_Problem statement_. Locate the line bearing "lid_shell();" in the material below, then reproduce it and each following line up to and including the line bearing "from mathutils.geometry import".

_Supplied information_.
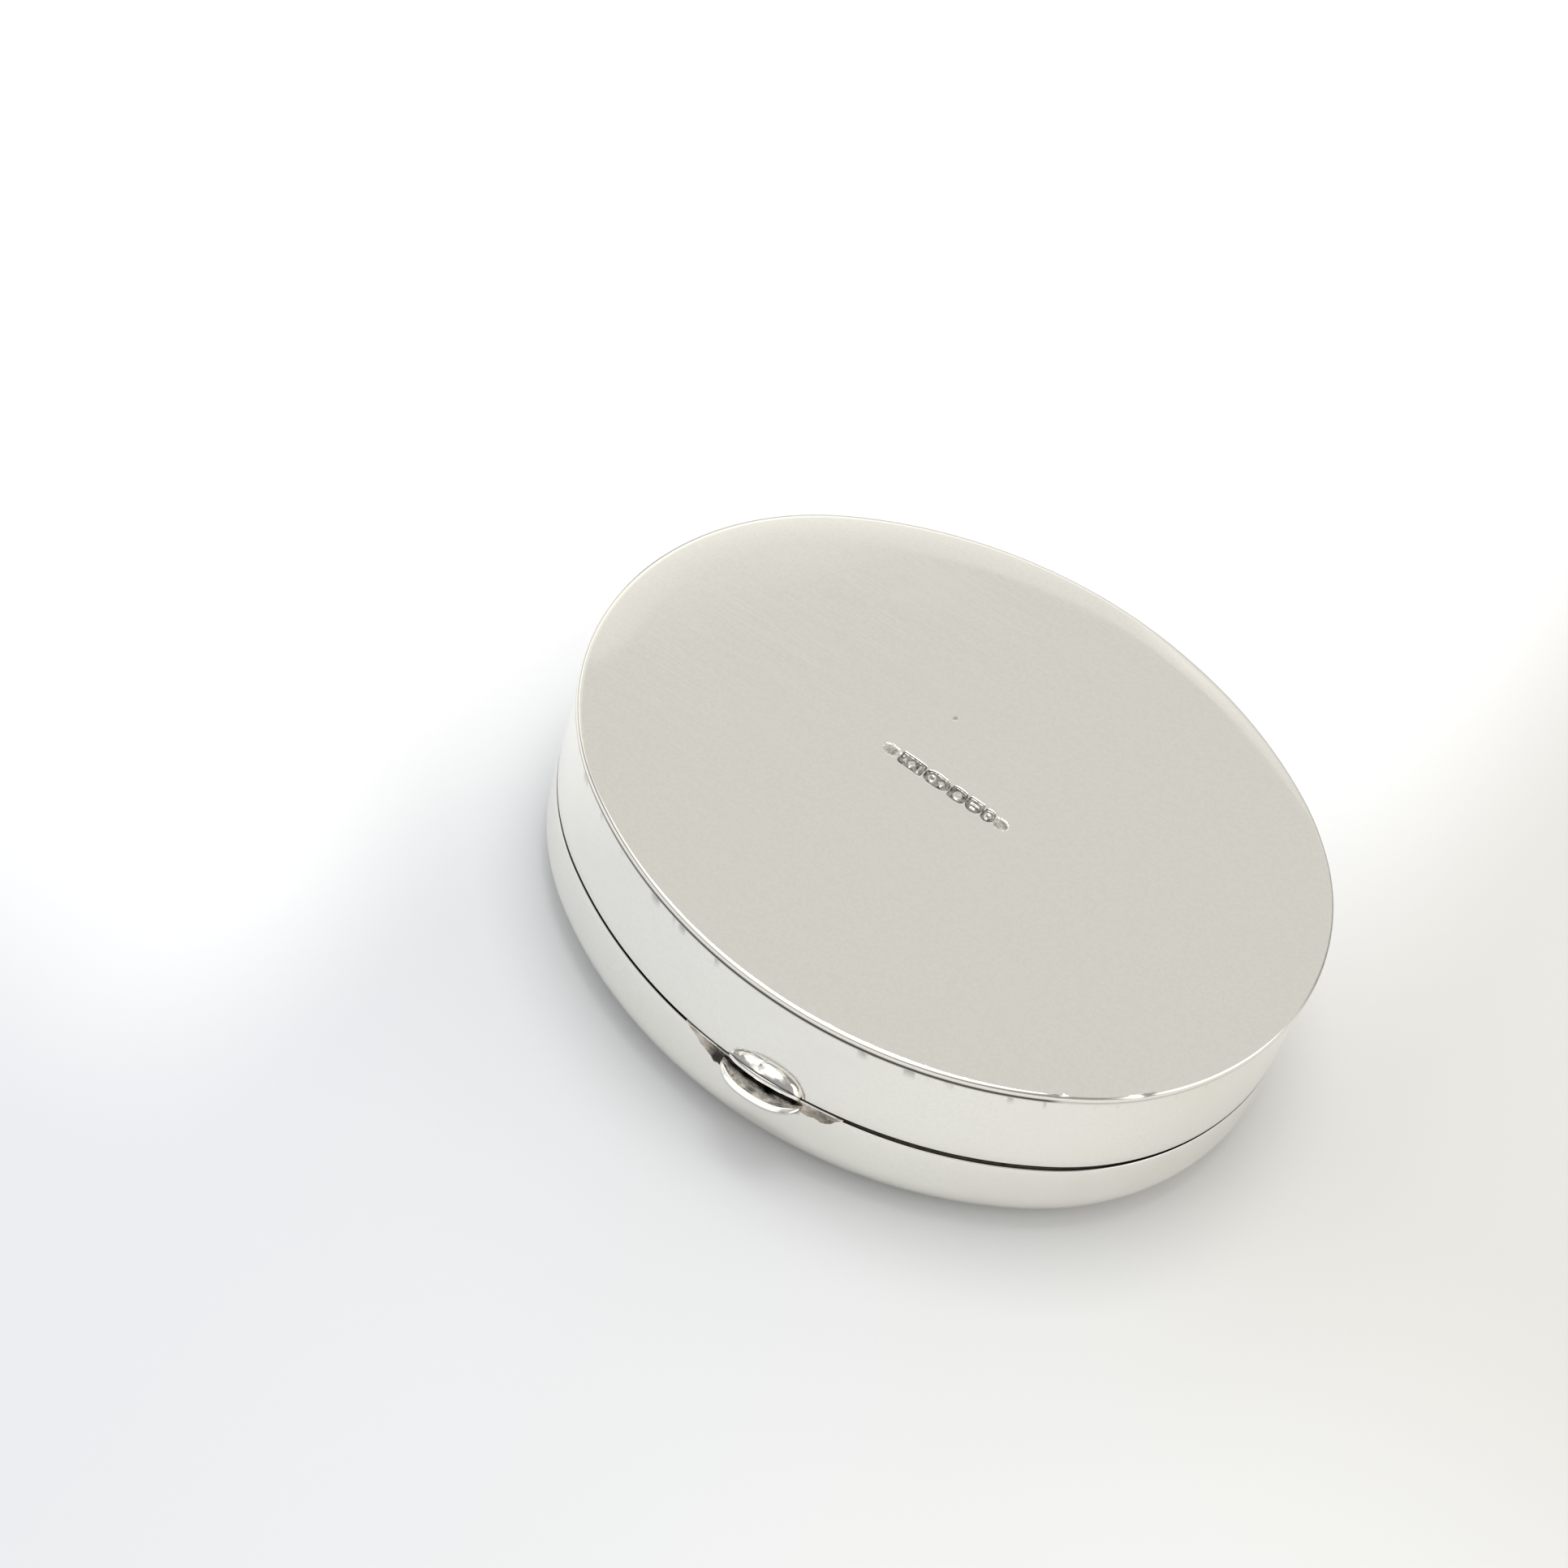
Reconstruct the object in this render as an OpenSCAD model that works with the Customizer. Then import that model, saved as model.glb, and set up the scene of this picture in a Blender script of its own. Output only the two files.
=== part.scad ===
// Oval silver pill box, lying closed and upside down on its domed lid.
// Origin: centre of the lid's flat resting face. +Z up to the base plate, +X along the oval,
// -Y towards the thumb-piece, +Y towards the hinge.

/* [Box] */
// Length of the walls, outside
wall_length = 44.8; // [43:0.1:48]
// Width of the walls, outside
wall_width = 37.2; // [36:0.1:38]
// Radius of the two end arcs of the oval
end_radius = 16.7; // [16:0.1:17.2]
// Height of the body, from the seam to the face of the base plate
body_height = 7.1; // [6:0.1:10]
// Height of the lid, from the seam to its resting face
lid_height = 6.2; // [6:0.1:6.6]
// Straight part of the lid's wall
lid_band = 3.2; // [2.8:0.1:3.2]
// Radius of the lid's rounded edge
lid_edge_radius = 2.7; // [2.4:0.1:2.7]
// Width of the domed band round the lid's flat resting face
dome_width = 10; // [8:0.5:12]

/* [Sheet] */
// Thickness of the body's wall
wall_thickness = 0.5; // [0.4:0.05:0.6]
// Thickness of the pressed lid
lid_thickness = 0.4; // [0.35:0.05:0.4]
// Thickness of the base plate
plate_thickness = 0.45; // [0.4:0.05:0.6]
// How far the base plate stands out past the wall
plate_overhang = 0.12; // [0.05:0.01:0.2]
// Open line between the edges of the body and the lid
seam_gap = 0.1; // [0.06:0.01:0.14]
// Depth of the blank punch marks in the base plate
punch_depth = 0.07; // [0.04:0.01:0.1]

/* [Inner rim] */
// Thickness of the rim inside the body that locates the lid
rim_thickness = 0.35; // [0.3:0.05:0.5]
// How far the rim reaches into the lid
rim_reach = 1.0; // [0.6:0.1:1.5]
// How far the rim is soldered up inside the body
rim_seat = 1.6; // [1:0.1:2.5]

/* [Thumb-piece] */
// Distance of the thumb-piece from the middle of the front
thumb_shift = 0.3; // [0:0.1:1]
// Half the length of the lid's half, along the wall
lid_thumb_half = 2.5; // [2:0.1:3]
// How far the lid's half stands out
lid_thumb_reach = 1.6; // [1.2:0.1:2]
// Half the length of the body's half, along the wall
body_thumb_half = 2.27; // [1.8:0.01:2.5]
// How far the body's half stands out
body_thumb_reach = 0.72; // [0.6:0.01:0.9]
// Height of the body's half above the seam
body_thumb_height = 1.4; // [1.2:0.1:1.7]

/* [Hinge] */
// Length of the barrel
hinge_length = 10; // [9:0.5:11]
// Outside radius of the knuckles
knuckle_radius = 0.8; // [0.75:0.01:0.82]
// Radius of the hinge pin
pin_radius = 0.36; // [0.3:0.01:0.4]
// Depth of the hinge axis inside the wall's outer face
axis_depth = 0.55; // [0.5:0.01:0.6]

/* [Hidden] */

$fn = 128;
seam_z = lid_height;
top_z = lid_height + body_height;
half_gap = seam_gap / 2;

// The oval has two end arcs and two side arcs that meet on a common tangent
end_x = wall_length / 2 - end_radius;
side_radius = (end_x * end_x + pow(wall_width / 2, 2) - pow(end_radius, 2))
              / (wall_width - 2 * end_radius);
side_y = side_radius - wall_width / 2;
meet = [end_x, side_y] / (side_radius - end_radius);
far = 3 * side_radius;

// The lid's shallow dome slopes from its rounded edge, on a common tangent, to its flat face
dome_drop = lid_height - lid_band;
dome_slope = atan2(dome_drop, dome_width - lid_edge_radius)
             - asin(lid_edge_radius / norm([dome_width - lid_edge_radius, dome_drop]));

front_y = -wall_width / 2;
axis_y = wall_width / 2 - axis_depth;
notch_height = knuckle_radius + 0.1;
notch_half = hinge_length / 2 + 0.1;
bearer_face = 0.9;
bearer_plate = 0.45;
bearer_height = 1.5;
knuckle_gap = 0.06;
knuckle_pitch = hinge_length / 5;
bore_radius = pin_radius + 0.03;

silver = [0.86, 0.85, 0.82];
satin_silver = [0.78, 0.77, 0.74];
bright_silver = [0.93, 0.92, 0.89];
tarnish = [0.52, 0.46, 0.40];
steel = [0.66, 0.66, 0.68];

// ---- outline of the oval ----

// The wedge of each arc, seen from that arc's centre: the arcs meet in the direction of meet
module end_wedge() { polygon([[0, 0], far * [meet[0], -meet[1]], [2 * far, 0], far * meet]); }
module side_wedge() { polygon([[0, 0], far * meet, [0, 2 * far], far * [-meet[0], meet[1]]]); }

// The oval, drawn in from the wall's outer face by the given distance
module oval(inset = 0) {
    for (turn = [0, 180]) rotate(turn) {
        translate([end_x, 0]) intersection() {
            circle(r = end_radius - inset);
            end_wedge();
        }
        translate([0, -side_y]) intersection() {
            circle(r = side_radius - inset);
            side_wedge();
        }
    }
}

module oval_plate(inset, low, high) {
    translate([0, 0, low]) linear_extrude(high - low) oval(inset);
}

module oval_wall(outer_inset, inner_inset, low, high) {
    translate([0, 0, low]) linear_extrude(high - low) difference() {
        oval(outer_inset);
        oval(inner_inset);
    }
}

// Carries a section round the oval: its x is the distance out from the wall's outer face
module round_oval() {
    for (turn = [0, 180]) rotate(turn) {
        translate([end_x, 0, 0]) intersection() {
            rotate_extrude() translate([end_radius, 0]) children();
            linear_extrude(top_z + 1) end_wedge();
        }
        translate([0, -side_y, 0]) intersection() {
            rotate_extrude() translate([side_radius, 0]) children();
            linear_extrude(top_z + 1) side_wedge();
        }
    }
}

// The wall's outer face along the front, as a solid to cut against
module front_wall_core(extra = 0) {
    translate([0, side_y, -1]) cylinder(r = side_radius + extra, h = top_z + 2, $fn = 256);
}

// ---- lid ----

// Section of the lid's outside, shrunk by the given thickness: band, rounded edge and gentle slope
module lid_section(inset) {
    edge = lid_edge_radius - inset;
    centre = [-lid_edge_radius, dome_drop];
    tangent = centre + edge * [sin(dome_slope), -cos(dome_slope)];
    translate([-dome_width, dome_drop]) square([dome_width - inset, lid_band]);
    intersection() {
        translate(centre) circle(r = edge);
        translate([tangent[0], 0]) square([dome_width, dome_drop]);
    }
    polygon([[-dome_width, inset], [-dome_width + inset * tan(dome_slope / 2), inset],
             tangent, [tangent[0], dome_drop], [-dome_width, dome_drop]]);
}

module hinge_notch() {
    translate([-notch_half, axis_y - notch_height, seam_z - notch_height])
        cube([2 * notch_half, notch_height + 3, 2 * notch_height]);
}

module lid_shell() {
    color(silver) difference() {
        union() {
            round_oval() intersection() {
                difference() {
                    lid_section(0);
                    lid_section(lid_thickness);
                }
                translate([-dome_width, 0]) square([dome_width, seam_z - half_gap]);
            }
            oval_plate(dome_width, 0, lid_thickness);
        }
        hinge_notch();
    }
}

// The lid's half of the thumb-piece is a shelf with a dished face, a thin lip and a sloping back
thumb_radius = (pow(lid_thumb_half, 2) + pow(lid_thumb_reach, 2)) / (2 * lid_thumb_reach);
thumb_y = front_y + thumb_radius - lid_thumb_reach;
lip_height = 0.35;
slope_height = 0.95;
slope_radius = thumb_radius - 0.85;
dish_radius = thumb_radius - 0.3;
dish_depth = 0.16;
dish_sphere = (pow(dish_radius, 2) + pow(dish_depth, 2)) / (2 * dish_depth);

module thumb_shelf_blank() {
    translate([thumb_shift, thumb_y, seam_z - half_gap - lip_height]) {
        cylinder(r = thumb_radius, h = lip_height);
        translate([0, 0, -slope_height])
            cylinder(r1 = slope_radius, r2 = thumb_radius, h = slope_height);
    }
}

module lid_thumb_piece() {
    color(bright_silver) difference() {
        thumb_shelf_blank();
        translate([thumb_shift, thumb_y, seam_z - half_gap + dish_sphere - dish_depth])
            sphere(r = dish_sphere, $fn = 200);
        front_wall_core();
    }
}

// Solder that ran out along the lid's edge on each side of the thumb-piece
solder_thickness = 0.06;

module thumb_solder(outline) {
    color(tarnish) difference() {
        intersection() {
            translate([0, front_y + 2, seam_z - half_gap]) rotate([90, 0, 0])
                linear_extrude(4) polygon(outline);
            front_wall_core(solder_thickness);
        }
        front_wall_core();
        thumb_shelf_blank();
    }
}

module thumb_solder_left() {
    thumb_solder([[-5.1, 0], [-4.5, -0.35], [-3.4, -1.1], [-2.5, -1.45], [-1.2, -1.3], [-1.2, 0]]);
}

module thumb_solder_right() {
    thumb_solder([[1.8, 0], [1.8, -1.1], [3.2, -1.05], [4.4, -1.1], [4.7, -0.5], [5.2, 0]]);
}

// ---- body ----

module body_wall() {
    color(silver) difference() {
        oval_wall(0, wall_thickness, seam_z + half_gap, top_z - plate_thickness);
        hinge_notch();
    }
}

plate_round = 0.1;
plate_band = 2;

// Blank marks in a line along the plate: no letters or signs
mark_pitch = 1.2;
mark_size = 0.8;

module punch_mark(kind) {
    half = mark_size / 2;
    if (kind == 0) circle(r = half * 0.8, $fn = 48);
    if (kind == 1) square([mark_size * 1.2, mark_size], center = true);
    if (kind == 2) difference() {
        square(mark_size, center = true);
        circle(r = half * 0.55, $fn = 48);
    }
    if (kind == 3) union() {
        translate([0, half / 2]) square([mark_size, half], center = true);
        intersection() {
            circle(r = half, $fn = 48);
            translate([0, -half / 2]) square([mark_size, half], center = true);
        }
    }
}

module base_plate() {
    marks = [0, 1, 3, 2, 3, 0, 1];
    color(satin_silver) difference() {
        union() {
            round_oval() translate([plate_overhang, top_z]) {
                translate([-plate_band, -plate_thickness])
                    square([plate_band - plate_round, plate_thickness]);
                translate([-plate_band, -plate_thickness])
                    square([plate_band, plate_thickness - plate_round]);
                translate([-plate_round, -plate_round]) circle(r = plate_round, $fn = 48);
            }
            oval_plate(plate_band / 2, top_z - plate_thickness, top_z);
        }
        for (i = [0 : len(marks) - 1])
            translate([(i - 3.6) * mark_pitch, 0, top_z - punch_depth])
                linear_extrude(1) punch_mark(marks[i]);
    }
}

rim_end = notch_half + 0.9;

module inner_rim() {
    color(silver) difference() {
        oval_wall(wall_thickness, wall_thickness + rim_thickness,
                  seam_z - rim_reach, seam_z + rim_seat);
        translate([-rim_end, 0, 0]) cube([2 * rim_end, wall_width, top_z]);
    }
}

// The body's half of the thumb-piece is an arched lug with an undercut front
lug_radius = (pow(body_thumb_half, 2) + pow(body_thumb_reach, 2)) / (2 * body_thumb_reach);
arch_height = body_thumb_height - 0.2;
arch_radius = (pow(body_thumb_half, 2) + pow(arch_height, 2)) / (2 * arch_height);
arch_slope = 20;
undercut_slope = 30;

module body_thumb_piece() {
    color(bright_silver) difference() {
        intersection() {
            translate([thumb_shift, front_y + lug_radius - body_thumb_reach, seam_z])
                cylinder(r = lug_radius, h = 3);
            translate([thumb_shift, front_y, seam_z + body_thumb_height]) rotate([90 + arch_slope, 0, 0])
                translate([0, -arch_radius, -2]) cylinder(r = arch_radius, h = 6);
            translate([-5, front_y + 0.2, seam_z + half_gap]) rotate([-undercut_slope, 0, 0])
                translate([0, -4, 0]) cube([10, 6, 4]);
        }
        front_wall_core();
    }
}

// ---- hinge ----

// A bearer closes the notch from inside and carries its side's knuckles; up is +1 or -1
module bearer(inner_face, up) {
    low = half_gap;
    translate([0, 0, seam_z]) mirror([0, 0, up > 0 ? 0 : 1]) difference() {
        intersection() {
            translate([-notch_half - bearer_plate, axis_y - bearer_face - bearer_plate, low])
                cube([2 * (notch_half + bearer_plate), 4, bearer_height - low]);
            translate([0, -side_y, 0]) cylinder(r = side_radius - inner_face, h = top_z, $fn = 256);
        }
        translate([-notch_half, axis_y - bearer_face, -1])
            cube([2 * notch_half, 4, notch_height + 1]);
    }
}

// One knuckle: a tube round the pin and a web to its side's bearer; slot counts from the left
module knuckle(slot, up) {
    width = knuckle_pitch - knuckle_gap;
    translate([(slot - 2) * knuckle_pitch - width / 2, axis_y, seam_z])
        mirror([0, 0, up > 0 ? 0 : 1]) rotate([90, 0, 90]) difference() {
            union() {
                cylinder(r = knuckle_radius, h = width, $fn = 64);
                translate([-bearer_face, half_gap * 2, 0])
                    cube([bearer_face, notch_height - half_gap * 2, width]);
            }
            translate([0, 0, -1]) cylinder(r = bore_radius, h = width + 2, $fn = 48);
        }
}

module lid_hinge_bearer() { color(satin_silver) bearer(lid_thickness, -1); }
module body_hinge_bearer() { color(satin_silver) bearer(wall_thickness, 1); }
module lid_knuckle_left() { color(silver) knuckle(1, -1); }
module lid_knuckle_right() { color(silver) knuckle(3, -1); }
module body_knuckle_left() { color(silver) knuckle(0, 1); }
module body_knuckle_centre() { color(silver) knuckle(2, 1); }
module body_knuckle_right() { color(silver) knuckle(4, 1); }

module hinge_pin() {
    pin_length = hinge_length - knuckle_gap;
    color(steel) translate([-pin_length / 2, axis_y, seam_z]) rotate([0, 90, 0])
        cylinder(r = pin_radius, h = pin_length, $fn = 48);
}

lid_shell();
lid_thumb_piece();
thumb_solder_left();
thumb_solder_right();
lid_hinge_bearer();
lid_knuckle_left();
lid_knuckle_right();
body_wall();
base_plate();
inner_rim();
body_thumb_piece();
body_hinge_bearer();
body_knuckle_left();
body_knuckle_centre();
body_knuckle_right();
hinge_pin();
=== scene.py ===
"""Looks of the oval silver pill box, closed and upside down on its lid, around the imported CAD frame."""

import math

import bmesh
import bpy
from mathutils import Matrix, Vector, noise
from mathutils.geometry import delaunay_2d_cdt


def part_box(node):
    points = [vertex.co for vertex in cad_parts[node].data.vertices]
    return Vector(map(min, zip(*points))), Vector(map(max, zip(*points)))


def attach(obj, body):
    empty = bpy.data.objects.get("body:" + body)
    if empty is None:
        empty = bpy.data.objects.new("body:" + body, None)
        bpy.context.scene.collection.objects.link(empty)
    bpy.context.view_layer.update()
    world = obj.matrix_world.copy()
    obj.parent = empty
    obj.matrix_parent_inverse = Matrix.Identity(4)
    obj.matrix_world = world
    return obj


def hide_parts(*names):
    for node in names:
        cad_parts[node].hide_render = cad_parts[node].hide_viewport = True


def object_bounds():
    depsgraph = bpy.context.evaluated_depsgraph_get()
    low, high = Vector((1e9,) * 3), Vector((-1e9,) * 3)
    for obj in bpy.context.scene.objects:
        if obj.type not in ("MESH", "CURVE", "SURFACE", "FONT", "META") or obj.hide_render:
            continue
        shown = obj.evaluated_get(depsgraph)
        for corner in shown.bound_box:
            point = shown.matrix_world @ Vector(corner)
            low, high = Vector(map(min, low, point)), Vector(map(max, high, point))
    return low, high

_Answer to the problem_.
lid_shell();
lid_thumb_piece();
thumb_solder_left();
thumb_solder_right();
lid_hinge_bearer();
lid_knuckle_left();
lid_knuckle_right();
body_wall();
base_plate();
inner_rim();
body_thumb_piece();
body_hinge_bearer();
body_knuckle_left();
body_knuckle_centre();
body_knuckle_right();
hinge_pin();
=== scene.py ===
"""Looks of the oval silver pill box, closed and upside down on its lid, around the imported CAD frame."""

import math

import bmesh
import bpy
from mathutils import Matrix, Vector, noise
from mathutils.geometry import delaunay_2d_cdt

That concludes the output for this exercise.